E deve haver a testemunha literária.

– Nariz adunco, como de uma ave de rapina. A testa escondida pelos cabelos em desalinho. Pelos seus olhos, vez que outra, passava uma sombra como uma má lembrança. A boca era de uma sensualidade agressiva mas ao mesmo tempo tímida, algo reticente nos cantos, com uma certa arrogância no lábio superior que o lábio inferior refutava e o queixo desmentia. Narinas vividas, como as de um velho cavalo. E isso que eu só o vi por dois segundos.

Os sucintos.

– Era o Charles Bronson com o nariz da Maria Alcina.

– Tipo Austregésilo de Athayde, mas com bigode mexicano.

– Uma mistura de cachorro Boxer, comandante da Varig e beque do Madureira.

– Bota aí: a testa do Remy Gorga Filho, o nariz do Giscard D’Estaing, a boca do porteiro do antigo Fred’s e o queixo de Virginia Woolf. Uma orelha da Jaqueline Onassis e a outra, estranhamente, do neto do Getty.

– A Emilinha Borba de barba  depois de uma mau voo na Ponte Aérea com o Nelson Ned.

E há as surpresas.

– Bom, era um cara comum. Sei lá... Nariz reto, boca de tamanho médio, não tinha bigode... Ah, e um olho só, bem no meio da testa!

O Ciclope ataca outra vez.

Experimente você dar as características para o retrato falado de alguém.

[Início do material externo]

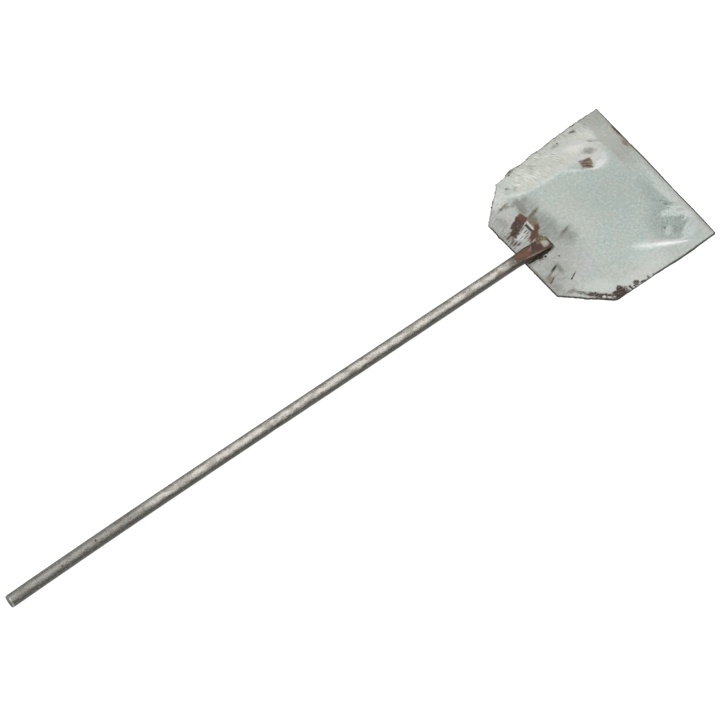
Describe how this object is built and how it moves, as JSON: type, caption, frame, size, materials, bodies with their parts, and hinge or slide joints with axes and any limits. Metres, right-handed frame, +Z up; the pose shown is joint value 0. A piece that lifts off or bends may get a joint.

– Os olhos da Sandra Bréa. Isso. Um pouco menos sobrancelha. O nariz da Clare Bloom. De 15 anos atrás. A boca da Cláudia Cardinalle. O queixo da Elizabeth Savala. Um seio da Laura Antonelli e outro da Sydne Rome. As pernas da Jane Fonda.

– Feito. Mas quem é essa?

– Não sei. Mas se a encontrarem, tragam-na para mim, depressa. E viva!